• [Work to complete]
Print verbatim the opening line of the material and every subsequent line through the one containing "# under the".

* * *

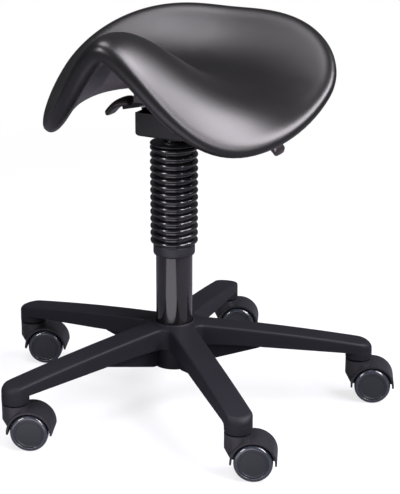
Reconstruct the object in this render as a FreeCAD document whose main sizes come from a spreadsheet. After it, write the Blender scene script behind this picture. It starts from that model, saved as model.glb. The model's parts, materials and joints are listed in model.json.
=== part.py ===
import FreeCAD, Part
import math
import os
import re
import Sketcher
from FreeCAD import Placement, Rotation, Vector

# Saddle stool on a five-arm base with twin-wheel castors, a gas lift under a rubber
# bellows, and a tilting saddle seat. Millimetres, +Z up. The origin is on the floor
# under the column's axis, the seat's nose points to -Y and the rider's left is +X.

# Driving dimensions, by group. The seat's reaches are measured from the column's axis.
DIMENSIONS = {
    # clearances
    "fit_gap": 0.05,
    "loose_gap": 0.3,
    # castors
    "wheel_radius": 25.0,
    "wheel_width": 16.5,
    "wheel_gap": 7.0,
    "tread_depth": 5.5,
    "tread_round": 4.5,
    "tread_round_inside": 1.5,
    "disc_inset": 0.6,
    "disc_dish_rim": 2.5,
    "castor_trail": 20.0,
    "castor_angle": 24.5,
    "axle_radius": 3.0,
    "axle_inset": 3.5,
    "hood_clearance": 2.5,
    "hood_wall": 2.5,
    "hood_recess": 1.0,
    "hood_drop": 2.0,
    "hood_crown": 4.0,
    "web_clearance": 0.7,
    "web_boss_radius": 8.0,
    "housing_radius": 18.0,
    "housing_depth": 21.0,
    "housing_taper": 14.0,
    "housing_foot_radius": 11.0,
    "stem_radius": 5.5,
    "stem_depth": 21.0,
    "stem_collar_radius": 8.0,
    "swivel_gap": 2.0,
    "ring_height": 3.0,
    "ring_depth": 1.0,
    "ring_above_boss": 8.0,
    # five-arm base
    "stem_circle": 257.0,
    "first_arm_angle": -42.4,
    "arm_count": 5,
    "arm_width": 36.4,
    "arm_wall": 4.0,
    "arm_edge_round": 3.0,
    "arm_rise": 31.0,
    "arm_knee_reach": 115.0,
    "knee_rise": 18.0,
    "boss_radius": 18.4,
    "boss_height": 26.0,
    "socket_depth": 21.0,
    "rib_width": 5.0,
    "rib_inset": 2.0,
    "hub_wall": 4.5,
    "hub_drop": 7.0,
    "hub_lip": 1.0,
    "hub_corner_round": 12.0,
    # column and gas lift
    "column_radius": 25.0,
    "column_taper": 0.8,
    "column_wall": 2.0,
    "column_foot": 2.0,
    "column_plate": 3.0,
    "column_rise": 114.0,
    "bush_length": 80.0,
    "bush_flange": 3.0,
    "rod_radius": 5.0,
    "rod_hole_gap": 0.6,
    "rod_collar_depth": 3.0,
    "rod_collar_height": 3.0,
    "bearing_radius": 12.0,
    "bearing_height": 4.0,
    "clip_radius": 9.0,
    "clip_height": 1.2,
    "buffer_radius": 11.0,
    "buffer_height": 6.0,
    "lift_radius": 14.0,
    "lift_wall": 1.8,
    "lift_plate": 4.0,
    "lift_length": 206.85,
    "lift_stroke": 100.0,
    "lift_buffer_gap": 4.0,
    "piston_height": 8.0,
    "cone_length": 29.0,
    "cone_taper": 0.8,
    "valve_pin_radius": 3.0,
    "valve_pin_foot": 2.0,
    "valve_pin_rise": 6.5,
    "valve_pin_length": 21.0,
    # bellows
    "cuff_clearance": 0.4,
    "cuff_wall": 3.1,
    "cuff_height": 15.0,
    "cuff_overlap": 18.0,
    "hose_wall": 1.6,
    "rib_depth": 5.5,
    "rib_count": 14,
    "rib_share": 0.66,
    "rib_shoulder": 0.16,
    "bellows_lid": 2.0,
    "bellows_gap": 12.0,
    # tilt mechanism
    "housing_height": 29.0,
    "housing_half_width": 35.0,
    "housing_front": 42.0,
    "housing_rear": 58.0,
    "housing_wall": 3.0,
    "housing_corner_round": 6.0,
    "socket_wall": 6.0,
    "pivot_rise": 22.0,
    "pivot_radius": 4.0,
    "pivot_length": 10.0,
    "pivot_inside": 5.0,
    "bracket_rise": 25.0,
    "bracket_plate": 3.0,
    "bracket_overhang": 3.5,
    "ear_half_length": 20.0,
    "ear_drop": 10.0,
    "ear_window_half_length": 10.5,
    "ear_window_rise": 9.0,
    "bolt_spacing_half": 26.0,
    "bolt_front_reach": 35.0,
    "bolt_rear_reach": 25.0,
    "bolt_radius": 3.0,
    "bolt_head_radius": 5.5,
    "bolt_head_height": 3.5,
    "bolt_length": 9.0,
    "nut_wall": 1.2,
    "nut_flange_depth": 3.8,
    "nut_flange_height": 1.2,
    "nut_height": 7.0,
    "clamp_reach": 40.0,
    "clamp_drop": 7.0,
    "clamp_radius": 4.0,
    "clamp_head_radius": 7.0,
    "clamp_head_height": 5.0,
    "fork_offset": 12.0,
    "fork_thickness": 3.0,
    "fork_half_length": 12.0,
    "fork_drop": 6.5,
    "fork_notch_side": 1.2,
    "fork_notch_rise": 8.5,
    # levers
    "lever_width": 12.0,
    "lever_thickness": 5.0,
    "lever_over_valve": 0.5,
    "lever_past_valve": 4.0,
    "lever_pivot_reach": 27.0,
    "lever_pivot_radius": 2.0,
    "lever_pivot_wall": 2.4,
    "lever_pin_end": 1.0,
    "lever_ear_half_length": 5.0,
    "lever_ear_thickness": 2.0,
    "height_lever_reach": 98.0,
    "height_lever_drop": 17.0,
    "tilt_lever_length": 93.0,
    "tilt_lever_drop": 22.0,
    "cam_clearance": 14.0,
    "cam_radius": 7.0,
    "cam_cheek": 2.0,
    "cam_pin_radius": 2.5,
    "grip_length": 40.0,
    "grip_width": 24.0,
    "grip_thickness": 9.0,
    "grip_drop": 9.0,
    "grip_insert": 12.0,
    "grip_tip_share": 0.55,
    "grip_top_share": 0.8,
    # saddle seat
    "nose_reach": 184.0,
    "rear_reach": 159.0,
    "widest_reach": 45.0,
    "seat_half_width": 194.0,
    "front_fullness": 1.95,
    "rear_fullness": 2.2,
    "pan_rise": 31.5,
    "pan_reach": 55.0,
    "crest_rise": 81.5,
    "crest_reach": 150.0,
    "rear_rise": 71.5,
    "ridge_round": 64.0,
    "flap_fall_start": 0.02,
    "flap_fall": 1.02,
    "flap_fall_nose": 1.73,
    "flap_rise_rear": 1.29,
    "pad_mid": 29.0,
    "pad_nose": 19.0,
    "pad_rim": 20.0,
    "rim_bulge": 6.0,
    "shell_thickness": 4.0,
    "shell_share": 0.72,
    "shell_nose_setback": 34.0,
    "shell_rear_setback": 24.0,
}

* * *

• [Written response]
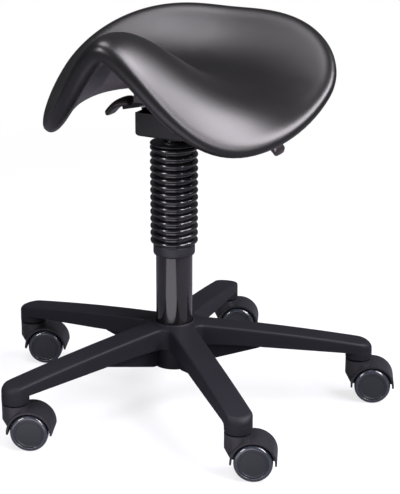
Reconstruct the object in this render as a FreeCAD document whose main sizes come from a spreadsheet. After it, write the Blender scene script behind this picture. It starts from that model, saved as model.glb. The model's parts, materials and joints are listed in model.json.
=== part.py ===
import FreeCAD, Part
import math
import os
import re
import Sketcher
from FreeCAD import Placement, Rotation, Vector

# Saddle stool on a five-arm base with twin-wheel castors, a gas lift under a rubber
# bellows, and a tilting saddle seat. Millimetres, +Z up. The origin is on the floor
# under the column's axis, the seat's nose points to -Y and the rider's left is +X.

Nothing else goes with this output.